[The problem] Give all of the lines again, with nothing added or dropped.

Extracted records:
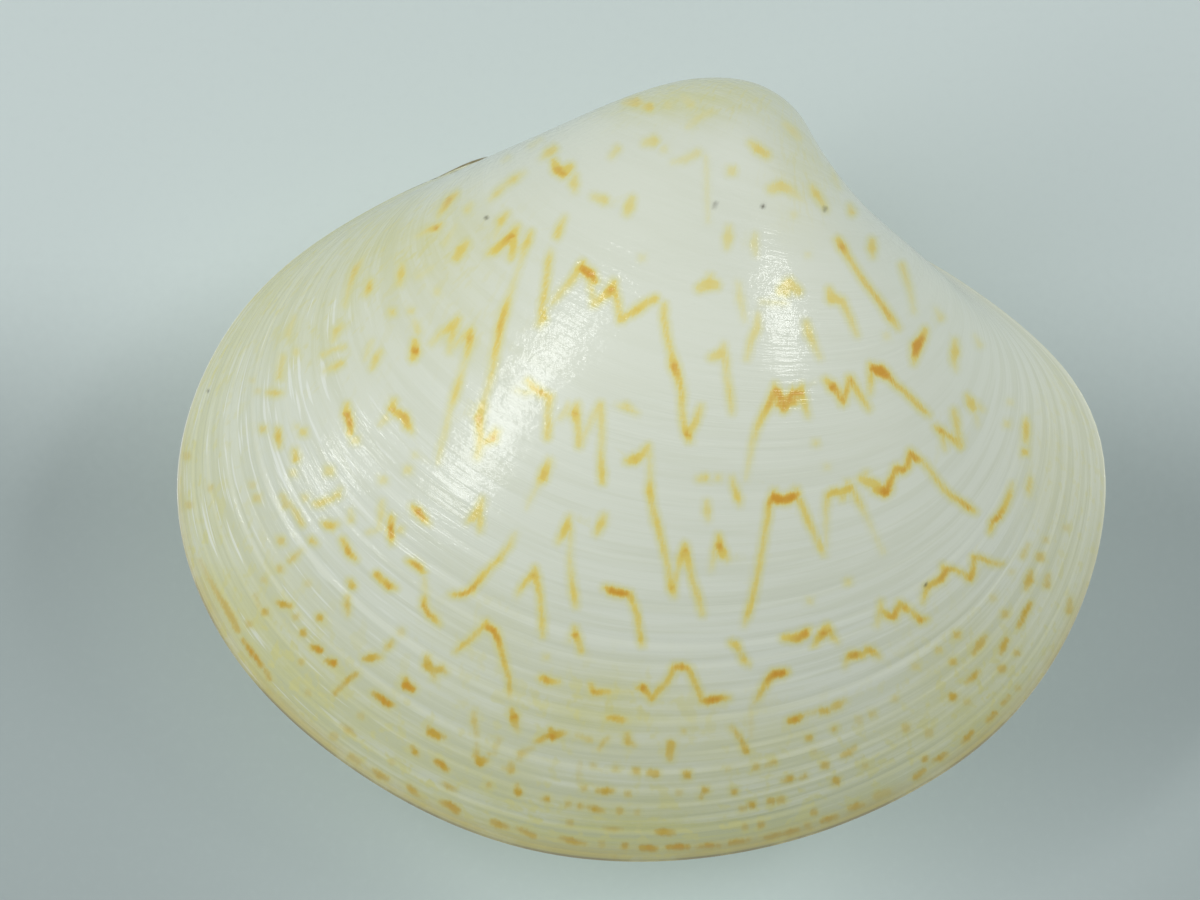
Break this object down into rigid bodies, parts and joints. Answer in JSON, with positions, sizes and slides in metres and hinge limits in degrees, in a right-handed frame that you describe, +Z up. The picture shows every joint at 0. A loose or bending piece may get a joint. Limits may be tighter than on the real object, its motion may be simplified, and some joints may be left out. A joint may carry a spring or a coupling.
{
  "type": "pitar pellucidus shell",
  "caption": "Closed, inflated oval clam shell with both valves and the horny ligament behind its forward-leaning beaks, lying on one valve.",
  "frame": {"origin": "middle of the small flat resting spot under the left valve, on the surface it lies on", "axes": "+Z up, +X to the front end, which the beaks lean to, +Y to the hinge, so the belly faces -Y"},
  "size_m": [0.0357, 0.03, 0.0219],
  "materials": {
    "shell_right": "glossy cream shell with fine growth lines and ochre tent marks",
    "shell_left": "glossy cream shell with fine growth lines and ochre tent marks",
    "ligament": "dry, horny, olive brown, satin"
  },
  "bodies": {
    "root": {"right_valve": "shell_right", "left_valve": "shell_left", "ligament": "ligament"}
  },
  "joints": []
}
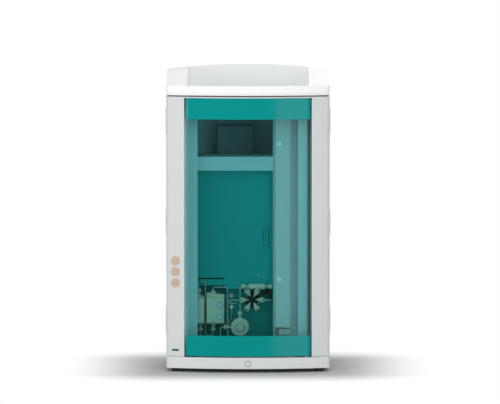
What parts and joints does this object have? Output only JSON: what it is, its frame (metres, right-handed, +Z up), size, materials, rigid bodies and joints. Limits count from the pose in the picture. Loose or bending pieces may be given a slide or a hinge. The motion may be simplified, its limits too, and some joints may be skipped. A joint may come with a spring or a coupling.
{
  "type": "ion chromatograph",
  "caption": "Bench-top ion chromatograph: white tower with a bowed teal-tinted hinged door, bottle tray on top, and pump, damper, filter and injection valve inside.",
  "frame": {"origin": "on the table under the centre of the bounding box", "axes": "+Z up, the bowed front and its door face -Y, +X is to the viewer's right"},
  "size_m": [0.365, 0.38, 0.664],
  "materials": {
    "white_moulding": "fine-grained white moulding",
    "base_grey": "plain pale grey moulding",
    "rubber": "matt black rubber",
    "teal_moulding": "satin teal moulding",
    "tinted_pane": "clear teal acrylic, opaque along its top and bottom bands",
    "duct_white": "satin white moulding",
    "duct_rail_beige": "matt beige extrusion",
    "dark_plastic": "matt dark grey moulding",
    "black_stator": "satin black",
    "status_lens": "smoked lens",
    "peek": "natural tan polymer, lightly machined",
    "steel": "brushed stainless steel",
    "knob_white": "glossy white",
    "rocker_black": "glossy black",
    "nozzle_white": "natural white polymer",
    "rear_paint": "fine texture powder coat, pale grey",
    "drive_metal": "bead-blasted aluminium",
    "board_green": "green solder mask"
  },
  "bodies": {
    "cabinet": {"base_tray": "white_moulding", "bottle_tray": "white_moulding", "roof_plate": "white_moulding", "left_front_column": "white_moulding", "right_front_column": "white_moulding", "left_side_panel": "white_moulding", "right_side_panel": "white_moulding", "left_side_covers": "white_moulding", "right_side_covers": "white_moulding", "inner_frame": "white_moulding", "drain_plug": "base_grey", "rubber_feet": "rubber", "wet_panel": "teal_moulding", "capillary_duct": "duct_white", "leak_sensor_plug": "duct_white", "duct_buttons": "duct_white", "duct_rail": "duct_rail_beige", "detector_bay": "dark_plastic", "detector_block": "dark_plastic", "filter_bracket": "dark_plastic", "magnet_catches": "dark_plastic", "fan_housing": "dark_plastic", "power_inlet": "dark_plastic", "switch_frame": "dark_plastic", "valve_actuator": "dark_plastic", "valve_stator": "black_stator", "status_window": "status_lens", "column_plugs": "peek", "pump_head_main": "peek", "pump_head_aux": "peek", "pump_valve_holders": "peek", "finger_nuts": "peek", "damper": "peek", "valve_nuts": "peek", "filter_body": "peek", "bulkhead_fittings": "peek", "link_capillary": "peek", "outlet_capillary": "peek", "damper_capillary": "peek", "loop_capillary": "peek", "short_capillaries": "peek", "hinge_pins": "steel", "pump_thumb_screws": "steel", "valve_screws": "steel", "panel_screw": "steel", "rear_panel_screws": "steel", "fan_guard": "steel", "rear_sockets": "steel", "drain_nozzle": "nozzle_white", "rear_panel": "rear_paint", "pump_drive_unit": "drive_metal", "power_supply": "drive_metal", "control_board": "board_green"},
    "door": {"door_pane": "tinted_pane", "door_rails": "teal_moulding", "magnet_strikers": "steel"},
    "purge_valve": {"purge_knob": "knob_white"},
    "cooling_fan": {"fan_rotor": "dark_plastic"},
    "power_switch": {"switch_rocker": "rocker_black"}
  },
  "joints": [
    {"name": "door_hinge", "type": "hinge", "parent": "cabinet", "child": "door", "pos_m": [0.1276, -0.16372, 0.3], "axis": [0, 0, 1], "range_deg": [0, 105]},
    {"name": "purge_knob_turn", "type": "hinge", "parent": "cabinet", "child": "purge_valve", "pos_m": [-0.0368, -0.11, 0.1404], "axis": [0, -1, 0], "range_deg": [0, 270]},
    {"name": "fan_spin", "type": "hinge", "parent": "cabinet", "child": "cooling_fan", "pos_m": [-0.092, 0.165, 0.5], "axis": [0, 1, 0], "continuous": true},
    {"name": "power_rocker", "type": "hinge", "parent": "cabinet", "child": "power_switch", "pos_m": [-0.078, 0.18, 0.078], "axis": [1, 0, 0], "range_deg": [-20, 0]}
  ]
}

[The response]
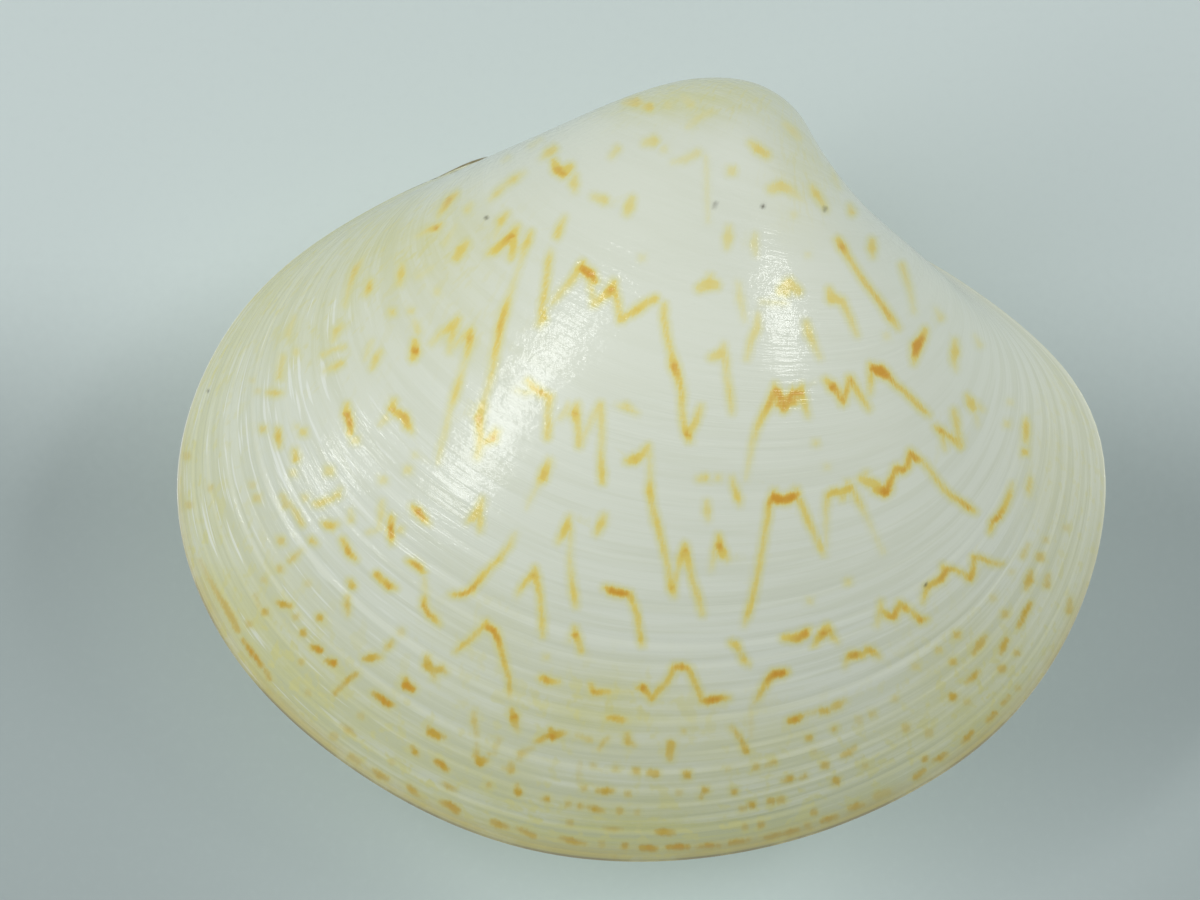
Break this object down into rigid bodies, parts and joints. Answer in JSON, with positions, sizes and slides in metres and hinge limits in degrees, in a right-handed frame that you describe, +Z up. The picture shows every joint at 0. A loose or bending piece may get a joint. Limits may be tighter than on the real object, its motion may be simplified, and some joints may be left out. A joint may carry a spring or a coupling.
{
  "type": "pitar pellucidus shell",
  "caption": "Closed, inflated oval clam shell with both valves and the horny ligament behind its forward-leaning beaks, lying on one valve.",
  "frame": {"origin": "middle of the small flat resting spot under the left valve, on the surface it lies on", "axes": "+Z up, +X to the front end, which the beaks lean to, +Y to the hinge, so the belly faces -Y"},
  "size_m": [0.0357, 0.03, 0.0219],
  "materials": {
    "shell_right": "glossy cream shell with fine growth lines and ochre tent marks",
    "shell_left": "glossy cream shell with fine growth lines and ochre tent marks",
    "ligament": "dry, horny, olive brown, satin"
  },
  "bodies": {
    "root": {"right_valve": "shell_right", "left_valve": "shell_left", "ligament": "ligament"}
  },
  "joints": []
}
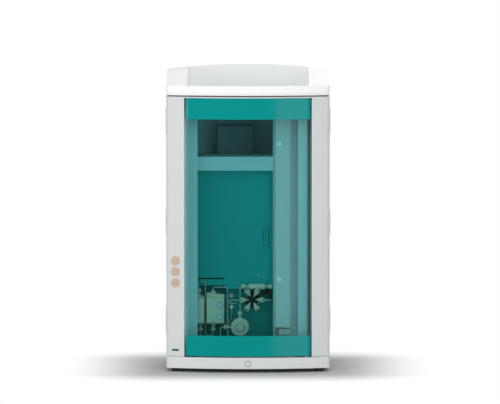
What parts and joints does this object have? Output only JSON: what it is, its frame (metres, right-handed, +Z up), size, materials, rigid bodies and joints. Limits count from the pose in the picture. Loose or bending pieces may be given a slide or a hinge. The motion may be simplified, its limits too, and some joints may be skipped. A joint may come with a spring or a coupling.
{
  "type": "ion chromatograph",
  "caption": "Bench-top ion chromatograph: white tower with a bowed teal-tinted hinged door, bottle tray on top, and pump, damper, filter and injection valve inside.",
  "frame": {"origin": "on the table under the centre of the bounding box", "axes": "+Z up, the bowed front and its door face -Y, +X is to the viewer's right"},
  "size_m": [0.365, 0.38, 0.664],
  "materials": {
    "white_moulding": "fine-grained white moulding",
    "base_grey": "plain pale grey moulding",
    "rubber": "matt black rubber",
    "teal_moulding": "satin teal moulding",
    "tinted_pane": "clear teal acrylic, opaque along its top and bottom bands",
    "duct_white": "satin white moulding",
    "duct_rail_beige": "matt beige extrusion",
    "dark_plastic": "matt dark grey moulding",
    "black_stator": "satin black",
    "status_lens": "smoked lens",
    "peek": "natural tan polymer, lightly machined",
    "steel": "brushed stainless steel",
    "knob_white": "glossy white",
    "rocker_black": "glossy black",
    "nozzle_white": "natural white polymer",
    "rear_paint": "fine texture powder coat, pale grey",
    "drive_metal": "bead-blasted aluminium",
    "board_green": "green solder mask"
  },
  "bodies": {
    "cabinet": {"base_tray": "white_moulding", "bottle_tray": "white_moulding", "roof_plate": "white_moulding", "left_front_column": "white_moulding", "right_front_column": "white_moulding", "left_side_panel": "white_moulding", "right_side_panel": "white_moulding", "left_side_covers": "white_moulding", "right_side_covers": "white_moulding", "inner_frame": "white_moulding", "drain_plug": "base_grey", "rubber_feet": "rubber", "wet_panel": "teal_moulding", "capillary_duct": "duct_white", "leak_sensor_plug": "duct_white", "duct_buttons": "duct_white", "duct_rail": "duct_rail_beige", "detector_bay": "dark_plastic", "detector_block": "dark_plastic", "filter_bracket": "dark_plastic", "magnet_catches": "dark_plastic", "fan_housing": "dark_plastic", "power_inlet": "dark_plastic", "switch_frame": "dark_plastic", "valve_actuator": "dark_plastic", "valve_stator": "black_stator", "status_window": "status_lens", "column_plugs": "peek", "pump_head_main": "peek", "pump_head_aux": "peek", "pump_valve_holders": "peek", "finger_nuts": "peek", "damper": "peek", "valve_nuts": "peek", "filter_body": "peek", "bulkhead_fittings": "peek", "link_capillary": "peek", "outlet_capillary": "peek", "damper_capillary": "peek", "loop_capillary": "peek", "short_capillaries": "peek", "hinge_pins": "steel", "pump_thumb_screws": "steel", "valve_screws": "steel", "panel_screw": "steel", "rear_panel_screws": "steel", "fan_guard": "steel", "rear_sockets": "steel", "drain_nozzle": "nozzle_white", "rear_panel": "rear_paint", "pump_drive_unit": "drive_metal", "power_supply": "drive_metal", "control_board": "board_green"},
    "door": {"door_pane": "tinted_pane", "door_rails": "teal_moulding", "magnet_strikers": "steel"},
    "purge_valve": {"purge_knob": "knob_white"},
    "cooling_fan": {"fan_rotor": "dark_plastic"},
    "power_switch": {"switch_rocker": "rocker_black"}
  },
  "joints": [
    {"name": "door_hinge", "type": "hinge", "parent": "cabinet", "child": "door", "pos_m": [0.1276, -0.16372, 0.3], "axis": [0, 0, 1], "range_deg": [0, 105]},
    {"name": "purge_knob_turn", "type": "hinge", "parent": "cabinet", "child": "purge_valve", "pos_m": [-0.0368, -0.11, 0.1404], "axis": [0, -1, 0], "range_deg": [0, 270]},
    {"name": "fan_spin", "type": "hinge", "parent": "cabinet", "child": "cooling_fan", "pos_m": [-0.092, 0.165, 0.5], "axis": [0, 1, 0], "continuous": true},
    {"name": "power_rocker", "type": "hinge", "parent": "cabinet", "child": "power_switch", "pos_m": [-0.078, 0.18, 0.078], "axis": [1, 0, 0], "range_deg": [-20, 0]}
  ]
}